Plain Seeing by Sandra Scofield
Weight: 6 oz
Method of Disposal: Donating or giving to the first person who asks for it
I chose this book from a shelf of books I have never read, but I have owned for some time. I had no idea what it was about when I started reading it. Strangely, I started reading it right after the credits rolled for Grapes of Wrath. This book tells multiple stories. The first one talking about a family making ends meet during the Depression. Women, throughout the generations, are the focus of this book. We hear a lot from daughters about their mothers, and mothers about their daughters. The book can be confusing at times, as it skips around from character to character and from one time period to another. At the start of the book, I was convinced it was bad and was tempted not to read it through. I am glad I stuck with it.

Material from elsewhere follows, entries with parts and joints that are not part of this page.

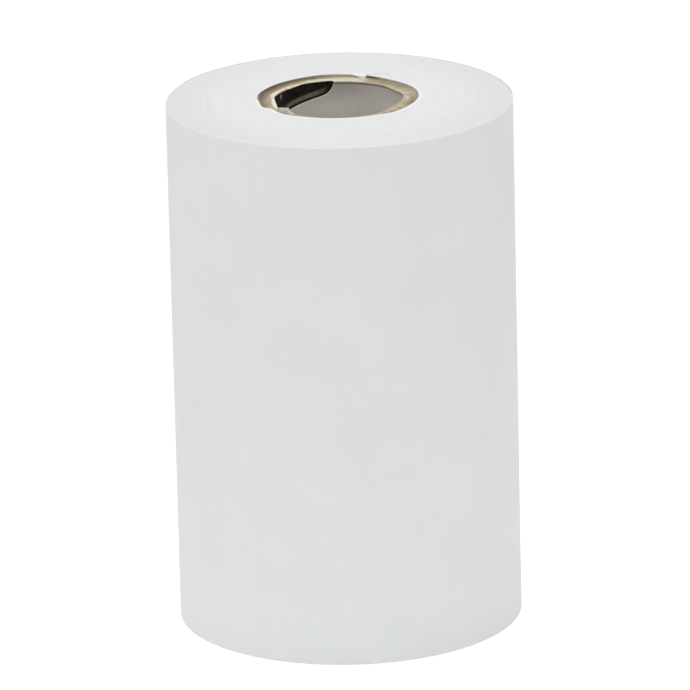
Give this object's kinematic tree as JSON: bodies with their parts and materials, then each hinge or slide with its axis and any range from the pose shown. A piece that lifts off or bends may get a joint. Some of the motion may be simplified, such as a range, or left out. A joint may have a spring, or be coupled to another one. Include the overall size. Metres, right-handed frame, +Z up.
{
  "type": "backdrop paper roll",
  "caption": "Short roll of off-white backdrop paper wound on a spirally wound board core with an open bore; the loose outer end of the web lifts off the roll.",
  "frame": {"origin": "on the roll's axis, in the plane of the lower rim that the roll stands on", "axes": "+Z up along the roll's axis; +X to the right and -Y towards the picture's camera"},
  "size_m": [0.1358, 0.1359, 0.2116],
  "materials": {
    "web": "matte, uncoated, off-white",
    "outer_liner": "matte brown kraft",
    "body_ply": "matte tan board, cut edges slightly rough",
    "barrier_ply": "dark, glossy, resin-coated",
    "inner_liner": "smooth grey-beige, cream at its cut edges",
    "starter_tape": "satin adhesive tape",
    "tail_tape": "satin paper tape"
  },
  "bodies": {
    "roll": {"core_inner_liner": "inner_liner", "core_barrier_ply": "barrier_ply", "core_body_ply_1": "body_ply", "core_body_ply_2": "body_ply", "core_body_ply_3": "body_ply", "core_body_ply_4": "body_ply", "core_body_ply_5": "body_ply", "core_body_ply_6": "body_ply", "core_body_ply_7": "body_ply", "core_body_ply_8": "body_ply", "core_outer_liner": "outer_liner", "starter_tape": "starter_tape", "wound_web": "web"},
    "tail_01": {"tail_strip_01": "web"},
    "tail_02": {"tail_strip_02": "web"},
    "tail_03": {"tail_strip_03": "web"},
    "tail_04": {"tail_strip_04": "web"},
    "tail_05": {"tail_strip_05": "web"},
    "tail_06": {"tail_strip_06": "web"},
    "tail_07": {"tail_strip_07": "web"},
    "tail_08": {"tail_strip_08": "web"},
    "tail_09": {"tail_strip_09": "web"},
    "tail_10": {"tail_strip_10": "web"},
    "tail_11": {"tail_strip_11": "web"},
    "tail_12": {"tail_strip_12": "web", "tail_tape": "tail_tape"}
  },
  "joints": [
    {"name": "tail_lift", "type": "hinge", "parent": "roll", "child": "tail_01", "pos_m": [0.06783, 0.00474, 0.105], "axis": [0, 0, -1], "range_deg": [0, 12.5], "stiffness_Nm_per_rad": 0.002},
    {"name": "tail_fold_02", "type": "hinge", "parent": "tail_01", "child": "tail_02", "pos_m": [0.0652, 0.01931, 0.105], "axis": [0, 0, -1], "range_deg": [0, 12.5]},
    {"name": "tail_fold_03", "type": "hinge", "parent": "tail_02", "child": "tail_03", "pos_m": [0.05947, 0.03297, 0.105], "axis": [0, 0, -1], "range_deg": [0, 12.5]},
    {"name": "tail_fold_04", "type": "hinge", "parent": "tail_03", "child": "tail_04", "pos_m": [0.05093, 0.04506, 0.105], "axis": [0, 0, -1], "range_deg": [0, 12.5]},
    {"name": "tail_fold_05", "type": "hinge", "parent": "tail_04", "child": "tail_05", "pos_m": [0.03997, 0.05501, 0.105], "axis": [0, 0, -1], "range_deg": [0, 12.5]},
    {"name": "tail_fold_06", "type": "hinge", "parent": "tail_05", "child": "tail_06", "pos_m": [0.02711, 0.06236, 0.105], "axis": [0, 0, -1], "range_deg": [0, 12.5]},
    {"name": "tail_fold_07", "type": "hinge", "parent": "tail_06", "child": "tail_07", "pos_m": [0.01298, 0.06675, 0.105], "axis": [0, 0, -1], "range_deg": [0, 12.5]},
    {"name": "tail_fold_08", "type": "hinge", "parent": "tail_07", "child": "tail_08", "pos_m": [-0.00178, 0.06798, 0.105], "axis": [0, 0, -1], "range_deg": [0, 12.5]},
    {"name": "tail_fold_09", "type": "hinge", "parent": "tail_08", "child": "tail_09", "pos_m": [-0.01645, 0.06598, 0.105], "axis": [0, 0, -1], "range_deg": [0, 12.5]},
    {"name": "tail_fold_10", "type": "hinge", "parent": "tail_09", "child": "tail_10", "pos_m": [-0.03034, 0.06086, 0.105], "axis": [0, 0, -1], "range_deg": [0, 12.5]},
    {"name": "tail_fold_11", "type": "hinge", "parent": "tail_10", "child": "tail_11", "pos_m": [-0.04279, 0.05285, 0.105], "axis": [0, 0, -1], "range_deg": [0, 12.5]},
    {"name": "tail_fold_12", "type": "hinge", "parent": "tail_11", "child": "tail_12", "pos_m": [-0.05322, 0.04233, 0.105], "axis": [0, 0, -1], "range_deg": [0, 12.5]}
  ],
  "couplings": [
    {"joint": "tail_fold_02", "follows": "tail_lift", "ratio": 1},
    {"joint": "tail_fold_03", "follows": "tail_lift", "ratio": 1},
    {"joint": "tail_fold_04", "follows": "tail_lift", "ratio": 1},
    {"joint": "tail_fold_05", "follows": "tail_lift", "ratio": 1},
    {"joint": "tail_fold_06", "follows": "tail_lift", "ratio": 1},
    {"joint": "tail_fold_07", "follows": "tail_lift", "ratio": 1},
    {"joint": "tail_fold_08", "follows": "tail_lift", "ratio": 1},
    {"joint": "tail_fold_09", "follows": "tail_lift", "ratio": 1},
    {"joint": "tail_fold_10", "follows": "tail_lift", "ratio": 1},
    {"joint": "tail_fold_11", "follows": "tail_lift", "ratio": 1},
    {"joint": "tail_fold_12", "follows": "tail_lift", "ratio": 1}
  ]
}
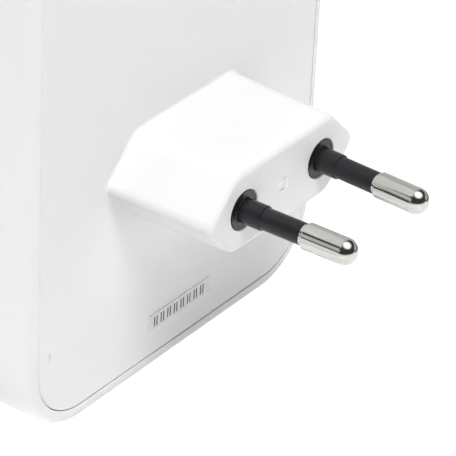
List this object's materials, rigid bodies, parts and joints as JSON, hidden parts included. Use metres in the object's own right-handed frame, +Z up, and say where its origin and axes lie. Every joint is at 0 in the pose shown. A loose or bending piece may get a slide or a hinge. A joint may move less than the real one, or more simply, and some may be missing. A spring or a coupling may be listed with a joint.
{
  "type": "wifi range extender",
  "caption": "Wall-plug wifi range extender: rounded upright housing with a fixed two-pin europlug on its back, a network socket below and a pairing button in front.",
  "frame": {"origin": "centre of the plug's flat front face, between the two pins, where the plug seats in a wall socket", "axes": "+Y points out of the plug face towards the wall socket, +Z is up along the housing's length, +X is to the left when the back is looked at"},
  "size_m": [0.069, 0.0676, 0.11],
  "materials": {
    "housing_white": "satin moulded white plastic",
    "cover_white": "fine matt moulded white plastic",
    "panel_white": "polished white plastic",
    "button_white": "satin white plastic",
    "clear_pipe": "frosted clear plastic",
    "insulator_black": "glossy black moulded insulation",
    "nickel": "nickel plate, drawn along its length",
    "brass": "stamped strip",
    "board_green": "solder mask over fibreglass",
    "component_black": "moulded package",
    "ferrite": "pressed ferrite",
    "winding_tape": "polyester tape over copper",
    "capacitor_sleeve": "shrink sleeve over aluminium",
    "ceramic_blue": "dipped ceramic",
    "steel": "plated steel",
    "aluminium": "extruded",
    "led_lens": "cast lens",
    "thermal_pad": "soft silicone",
    "insulating_film": "polycarbonate film"
  },
  "bodies": {
    "housing": {"front_housing": "housing_white", "front_panel": "panel_white", "rear_cover": "cover_white", "wps_switch_body": "component_black", "reset_switch_body": "component_black", "signal_light_pipe": "clear_pipe", "status_light_pipe": "clear_pipe", "power_led": "led_lens", "link_led": "led_lens", "plug_pin_left": "nickel", "plug_pin_right": "nickel", "pin_sleeve_left": "insulator_black", "pin_sleeve_right": "insulator_black", "pin_contact_left": "brass", "pin_contact_right": "brass", "pin_carrier": "insulator_black", "power_board": "board_green", "fuse": "component_black", "varistor": "ceramic_blue", "bridge_rectifier": "component_black", "line_choke": "ferrite", "bulk_capacitor_1": "capacitor_sleeve", "bulk_capacitor_2": "capacitor_sleeve", "switching_controller": "component_black", "y_capacitor": "ceramic_blue", "optocoupler": "component_black", "transformer_core": "ferrite", "transformer_winding": "winding_tape", "output_capacitor_1": "capacitor_sleeve", "output_capacitor_2": "capacitor_sleeve", "output_inductor": "ferrite", "output_diode": "component_black", "power_link_header": "component_black", "power_link_socket": "component_black", "insulating_sheet": "insulating_film", "main_board": "board_green", "processor": "component_black", "thermal_pad": "thermal_pad", "memory_chip": "component_black", "flash_chip": "component_black", "ethernet_transformer": "component_black", "rf_shield_can": "steel", "radio_chip": "component_black", "heat_sink": "aluminium", "antenna_left": "brass", "antenna_right": "brass", "ethernet_jack": "component_black", "jack_contacts": "brass", "signal_led_1": "led_lens", "signal_led_2": "led_lens", "signal_led_3": "led_lens", "signal_led_4": "led_lens", "main_board_screw_1": "steel", "main_board_screw_2": "steel", "main_board_screw_3": "steel", "power_board_screw_1": "steel", "power_board_screw_2": "steel"},
    "wps_button": {"wps_button": "button_white", "wps_switch_plunger": "insulator_black"},
    "reset_button": {"reset_plunger": "insulator_black"}
  },
  "joints": [
    {"name": "wps_button_slide", "type": "slide", "parent": "housing", "child": "wps_button", "axis": [0, 1, 0], "range_m": [0, 0.0005], "stiffness_N_per_m": 1200, "springref_m": -0.0004},
    {"name": "reset_button_slide", "type": "slide", "parent": "housing", "child": "reset_button", "axis": [0, 0, 1], "range_m": [0, 0.0003], "stiffness_N_per_m": 1500, "springref_m": -0.0003}
  ]
}
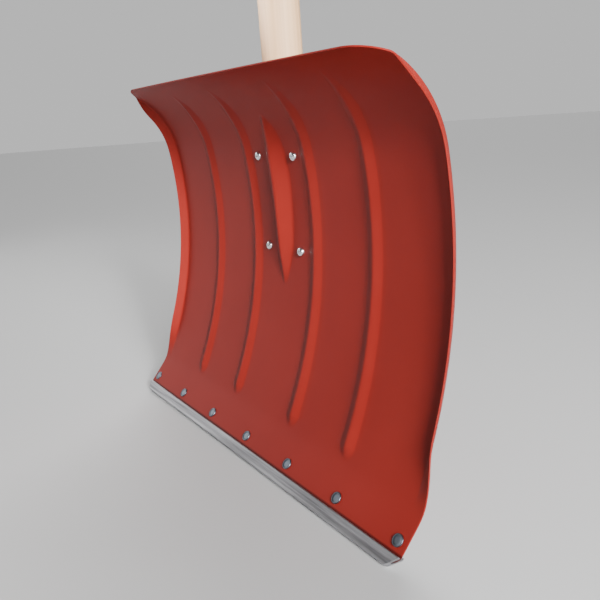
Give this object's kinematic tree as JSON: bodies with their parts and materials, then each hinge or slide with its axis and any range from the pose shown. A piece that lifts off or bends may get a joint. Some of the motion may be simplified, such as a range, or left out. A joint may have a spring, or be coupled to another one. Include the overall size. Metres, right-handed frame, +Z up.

The characters were often self-absorbed and yet likeable. I could see people I knew in them and was frightened to see myself sometimes. I really liked to see the different vectors each characters’ lives took. You could follow people who came from the same circumstance and watch them grow up. The reader is there for the big decisions that lead the character from their dreams to their disappointing reality. Like watching someone you love making a mistake, you have to stand on the sidelines, be supportive and worry, but ultimately let it unfold before your eyes. The book felt genuine. It felt like growing older and losing sight of oneself. It felt like that moment when you realize that there are mistakes you make that you can never fix, things you will never be able to change or get back.
If you are looking for an uplifting read this is not it, but if you want to get very close to some interesting and strong women who just cannot seem to live to their full potential then this is the book for you. I was pleasantly surprised by how it lingered with me in the day after I finished it.